Le ministre des transports d'Egypte a raconté à un comité parlementaire que Boeing, fabricant du 767 qui s'est écrasé, faisait de l'Egypte un bouc émissaire « C'est la société de production de la ligne aérienne qui tentait de se défendre ».
Un membre du parlement d'Egypte a ajouté « Cet accident fut délibéré, et la cible était le grand nombre de militaires ( officiers) à bord de l'appareil.
Les journaux d'opposition rejetèrent la responsabilité de la faute surtout sur Israël « La marque de l'implication du MOSSAD dans l'explosion de l'appareil égypien » hurle une énorme banderole rouge sur la page d'accueil de Al Arabi. Le rédacteur en chef de Al-Wafd écrit, sur la première page de son journal que « les doigts d'Israël ne sont pas loin » de l'accident, raisonnant sur l'hypothèse que l'Etat juif ne pouvait pas laisser passer l'occasion d'éliminer 33 officiers militaires égyptiens entraînés aux Etats-Unis.
Qu'un accident aérien ait provoqué des sentiments si puissants et hostiles en Egypte conduit à tirer deux conclusions. La première, 20 ans de paix formelle avec Israël n'ont à peu près rien fait pour améliorer les attitudes égyptiennes envers son voisin.
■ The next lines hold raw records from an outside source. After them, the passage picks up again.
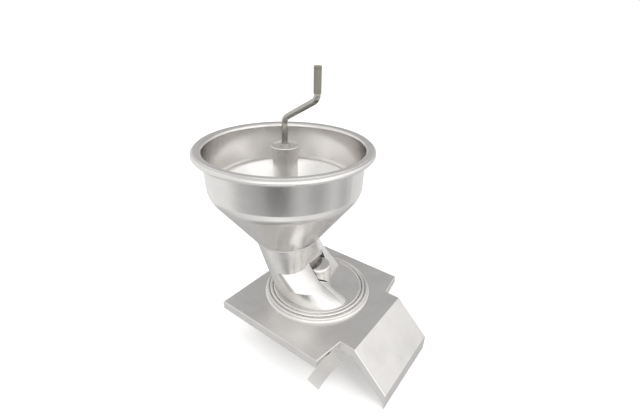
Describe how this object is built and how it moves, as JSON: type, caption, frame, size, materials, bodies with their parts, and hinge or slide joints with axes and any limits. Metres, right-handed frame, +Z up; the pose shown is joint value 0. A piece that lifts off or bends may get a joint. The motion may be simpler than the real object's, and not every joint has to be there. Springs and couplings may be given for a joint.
{
  "type": "potato ricer",
  "caption": "Hopper-fed potato ricer head: folded cover plate with apron, lift-out lid with slanted feed tube and round hopper, hand crank agitator, ricing rotor over a perforated grid.",
  "frame": {"origin": "on the rotor's axis, in the drive socket, in the plane of the cover plate's skirt edge", "axes": "+Z up along the rotor axis, +X towards the sloping apron, +Y to the far side"},
  "size_m": [0.4999, 0.3858, 0.6327],
  "materials": {
    "gasket": "matt black food-grade rubber",
    "bush": "off-white low-friction bearing plastic",
    "cover_sheet": "satin stainless sheet",
    "polished_steel": "bright polished stainless",
    "dark_cap": "darker fine-turned stainless",
    "crank_steel": "worn satin round bar",
    "satin_steel": "satin stainless"
  },
  "bodies": {
    "base": {"cover_plate": "cover_sheet", "collar_ring": "polished_steel", "chamber_drum": "satin_steel", "grid_pegs": "satin_steel", "ricing_grid": "satin_steel", "drum_studs": "satin_steel", "drum_nuts": "satin_steel", "bearing_spider": "satin_steel", "lower_bush": "bush", "lid_gasket": "gasket", "latch_bracket": "satin_steel"},
    "rotor": {"rotor_shaft": "satin_steel", "rotor_circlip": "satin_steel", "rotor_pin": "satin_steel", "rotor_hub": "satin_steel", "rotor_washer": "bush", "rotor_blade_1": "satin_steel", "rotor_blade_2": "satin_steel", "rotor_blade_3": "satin_steel"},
    "head": {"lid_plate": "polished_steel", "feed_tube": "polished_steel", "recess_wall": "polished_steel", "bearing_drum": "polished_steel", "journal_bush": "bush", "hopper_bowl": "polished_steel", "post_spider": "satin_steel", "post": "satin_steel", "column_washer": "bush"},
    "crank": {"agitator_column": "satin_steel", "column_collar": "satin_steel", "column_cap": "dark_cap", "column_bush_lower": "bush", "column_bush_upper": "bush", "agitator_arm_1": "satin_steel", "agitator_arm_2": "satin_steel", "agitator_arm_3": "satin_steel", "crank_rod": "crank_steel", "crank_boss": "crank_steel", "grip_cap": "crank_steel"},
    "grip": {"grip_sleeve": "crank_steel"},
    "latch": {"latch_lever": "satin_steel", "latch_spindle": "satin_steel", "latch_hook": "satin_steel"}
  },
  "joints": [
    {"name": "rotor_spin", "type": "hinge", "parent": "base", "child": "rotor", "pos_m": [0, 0, 0], "axis": [0, 0, 1], "continuous": true},
    {"name": "head_lift", "type": "slide", "parent": "base", "child": "head", "axis": [0, 0, 1], "range_m": [0, 0.12]},
    {"name": "crank_turn", "type": "hinge", "parent": "head", "child": "crank", "pos_m": [-0.0584, -0.043, 0.2], "axis": [0, 0, 1], "continuous": true},
    {"name": "grip_spin", "type": "hinge", "parent": "crank", "child": "grip", "pos_m": [0.0216, -0.043, 0.51], "axis": [0, 0, 1], "continuous": true},
    {"name": "latch_turn", "type": "hinge", "parent": "base", "child": "latch", "pos_m": [0.13935, -0.14119, 0.0085], "axis": [-0.9901, 0.1402, 0], "range_deg": [0, 70]}
  ]
}
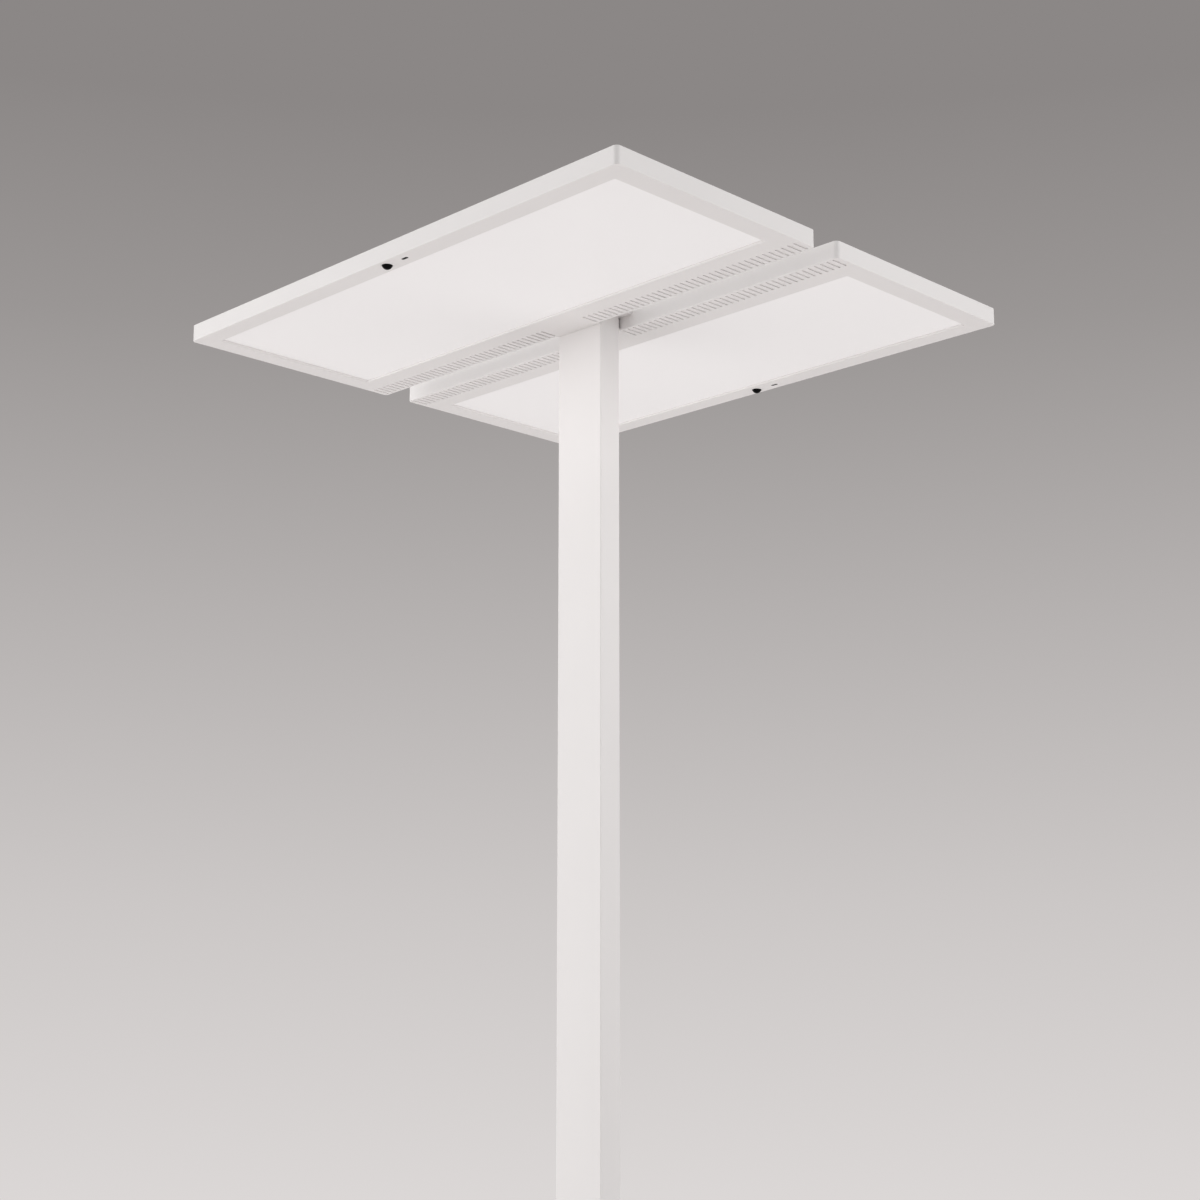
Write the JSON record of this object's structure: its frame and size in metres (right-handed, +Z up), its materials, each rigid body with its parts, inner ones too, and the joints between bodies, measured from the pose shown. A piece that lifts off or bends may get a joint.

En second lieu, bien que Washington s'occupe de l'enquête sur l'accident avec beaucoup de soin pour respecter la sensibilité égyptienne, une telle sensibilité ne peut contenir une crise qui se prépare. Malgré que le Département d'Etat aime à l'appeler « une amitié longue et solide » avec l'Egypte qui remonte à un quart de siècle, le fossé qui sépare Egyptiens et Américains est énorme et va s'élargissant. L'enquête sur le crash de Washington doit chercher la vérité où qu'elle conduise. Et étant donné les problèmes majeurs que l'enquête a révélés, les Etats-Unis devraient s'intéresser de près à ses relations avec le Caire, qui a été en pilotage automatique depuis longtemps.